A beautifully designed sales deck which showcases the web agency in a positive, energetic, forward thinking light. Lots of group shots of people writing intently on glass walls, diagrams and charts add visual interest to flow the viewer from one slide to the next. There is an "about us" section with exposed brick, aluminum wrapped hardwood tables, and smiling trend setting individuals scattered across all the slides. Their services section states they are a "full service agency" who are experts in everything from WordPress to Drupal, SEO to SEM, copywriting to video production. Their process section talks about being agile and adaptive (complete with background shots of hoodie wearing teens doing parkour). In short their proposal is a visual extravaganza which wraps up with a slide giving you a fixed price for your project and a timeline which matches your requirements.

Vendor B Proposal:

You get a PDF with the same sections as vendor A minus the glass wall and hipster imagery. You also get an additional section which outlines the criteria of your project, the vendor's understanding of both the user and your organization's goals, and a detailed breakdown of options to achieve project success. They are a Drupal focused development driven digital agency. The focus of this proposal is your project rather than the web agency itself. They outline the challenges your project presents and reference similar challenges they have solved on other projects in the past. Their pricing is broken down by into line items for each phase and known requirements and summarized as an estimated range for the total amount based on assumptions they have outline. Finally, it is 'time and materials' based estimate rather than a fixed price. 

The above scenario is very common and almost all of the time vendor A gets the nod of approval regardless of the actual needs of the project. 

Why Does Vendor A Win?

Regardless of whether vendor A is actually a better fit for the project or not they are typically awarded the contract because:

  • People make decisions on what they know.
    • The proposal is designed well and has an excellent look and feel
    • All the buzzwords are present
    • It speaks to the process knowledge of the reader
  • Perception is the promise of reality
    • "If the proposal looks this great imagine just what they can do with our project!"
  • People are risk adverse
    • It is the safer (read "easier") option sell up the chain of command

Which Vendor Should Really Win?

That is the million dollar question and if you get it wrong could very well be the million dollar mistake! So, let's start off by clearing up one point; there is no constant answer as the correct choice of vendor depends on the needs of the project. Using the scenario above we will explore the path to selecting the correct digital agency.

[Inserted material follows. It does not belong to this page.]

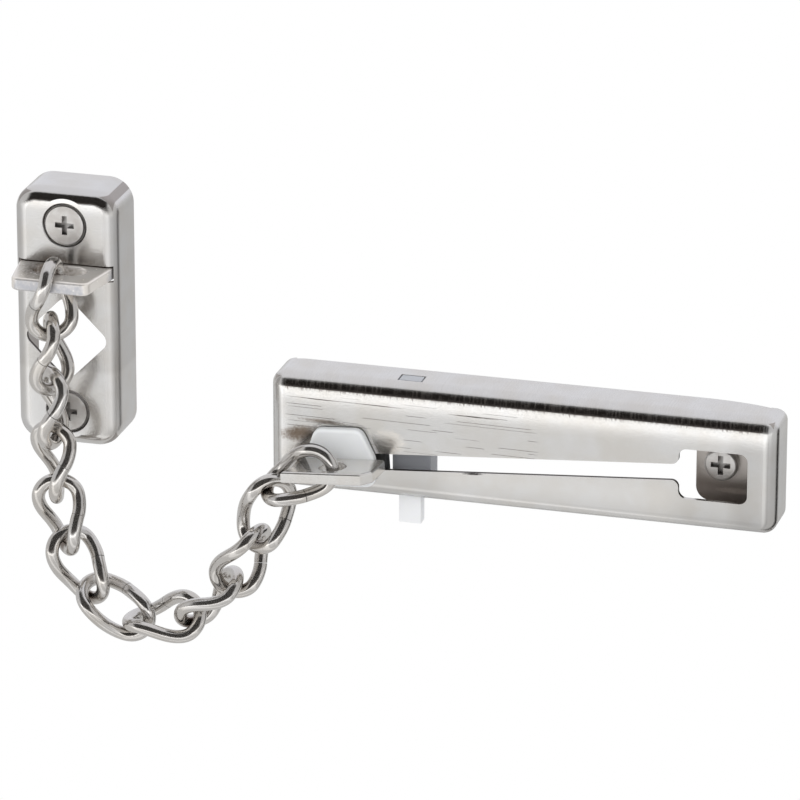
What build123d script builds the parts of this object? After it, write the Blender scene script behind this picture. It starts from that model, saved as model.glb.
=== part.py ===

The key is to match the project requirements with the vendor capabilities. With that in mind ask the following:

  • What services do you actually require?
    • Ancillary services may indeed carry some weight but don't confuse breadth of knowledge with depth of knowledge
  • Does the proposal speak to your project requirements?
    • If you state the platform of choice is Drupal then you want to understand the Drupal skillset of the vendor. The fact they offer development across a multitude of platforms does not add value but rather decreases the likelihood of a deep skillset in the area you need.
  • Does the proposal show understanding of the problems which need to be resolved?
    • You don't need answers at this point (if fact answers without a discovery phase is a red flag) but you do want to understand the vendor grasps what it is they are providing a proposal for.
  • Is the price and timeline fixed?
    • Everyone wants a price and timeline but at this stage (prior to any discovery) there is often no way a vendor can accurately predict the scope of the project well enough to provide absolutes. What you should reasonably expect is an estimate (or even better an estimated range dependent upon variables) based on defined assumptions.
  • Are there multiple line items presented?
    • You want more than simply "X dollars". The vendor should breakdown how they get to their estimate. Line items show the vendor understands the needs of the project, allows for customization where possible, and helps you as the project owner weigh up one vendor and their solution to that of another.

Using the guiding questions from above Jesse may well now decide on selecting vendor B rather than vendor A. The project didn't change but her vendor selection criteria certainly did. She now believes vendor B has the deeper Drupal development knowledge required to work with her in-house team to bring this project to success. Vendor B showcased a strong understanding of the problem, presented solution options based on their prior experience of similar project tasks, and delineated proposed solutions with estimated hours required and associated budget. Vendor B didn't have as slick of a proposal as vendor A but Jesse's project needs a very specific set of skills which (in addition to Liam Neeson) vendor B certainly has.